Si vous avez répondu: OUI, à une de ces questions, il est possible que vous adoptiez à l'occasion des comportements de sauveteur à l'égard de votre entourage.  Ces comportements vous placent dans une situation inconfortable et risquent de vous mener à l'épuisement.  Ils peuvent vous empêcher d'aider les personnes qui ont légitimement besoin d'aide et le demande.  

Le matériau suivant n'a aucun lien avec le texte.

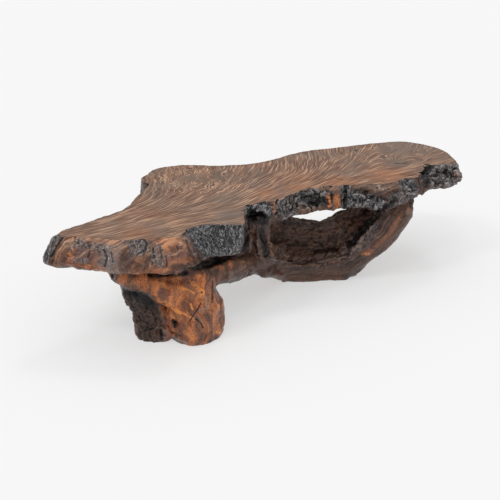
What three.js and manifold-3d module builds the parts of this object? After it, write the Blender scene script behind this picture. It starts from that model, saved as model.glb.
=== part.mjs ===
// A low table made from one redwood burl: a slab sawn flat on top, with its natural live edge, that
// stands on a bulbous left foot and on a hollow root, the cradle, joined by a short bridging root.
// Millimetres, +Z up, X along the table's length, the foot at the left and the near side at -Y.
import * as THREE from "three";
import { ImprovedNoise } from "three/addons/math/ImprovedNoise.js";
import { mergeVertices } from "three/addons/utils/BufferGeometryUtils.js";
import Module from "manifold-3d";

const wasm = await Module();
wasm.setup();

// Driving dimensions.
const TOP_HEIGHT = 380;
const NECK_HEIGHT = 265; // where the roots fork off the slab
const KERF = 0.4; // saw cut between two pieces
const UNDERSIDE_LOWEST = NECK_HEIGHT + 6;
const ROOT_TURN = THREE.MathUtils.degToRad(-38); // the roots lie across the slab at this angle
const FOOT_CENTRE = new THREE.Vector2(-385, -170);
const CRADLE_CENTRE = new THREE.Vector2(175, -43);
const FAR = 2000; // reach of a level cutting block
const SAW_SIZE = [KERF, 300, 240]; // an upright saw cut: width, length and height
// Where the roots are parted at their forks: a point of the cut, and the way it faces from +X.
const FOOT_FORK = { at: [-270, -140, 200], facing: 8 };
const CRADLE_FORK = { at: [-152, -150, 200], facing: 22 };
const SMALLEST_PIECE = 1e5; // cubic millimetres; a crumb left by the cuts is smaller

// Height and size across of the lumps that each form carries.
const RELIEF = {
  bark: [11, 60],
  ribs: [4, 11],
  rim: [6, 85],
  lip: [3, 60],
  underside: [9, 110],
  bulb: [7, 75],
  lobe: [8, 42],
  shoulder: [6, 60],
  bridge: [7, 55],
  waist: [4, 60],
  cradle: [9, 80],
  hollow: [9, 45],
};
// Points round each root, and steps along the swept ones.
const BULB_SIDES = 30;
const LOBE_SIDES = 24;
const SHOULDER_GRID = [16, 12];
const BRIDGE_GRID = [14, 14];
const WAIST_GRID = [30, 12];
const CRADLE_SIDES = 30;
const MOUTH_POINTS = 36;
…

Les sauveteurs potentiels                                                                     

Plusieurs personnes ont choisi de travailler dans les secteurs de la santé et des services sociaux, motivées par le désir d'aider.  Elles ont généralement une conscience sociale plus développée et sont sensibles aux difficultés vécues par leur entourage.  La compassion qu'elles ressentent guide une attitude authentique et leur permet d'accorder leur aide en toute connaissance de cause.  Cependant, l'aidant doit se protéger des missions de sauvetage ou de l'investissement total en autrui qui sont désastreuses pour lui-même et les personnes qu'il souhaite aider.  Effectuer un sauvetage prive souvent l'autre de sa liberté d'action.  La motivation du sauveteur est souvent d'accomplir un exploit qui s'éloigne du désintéressement propice à une aide thérapeutique.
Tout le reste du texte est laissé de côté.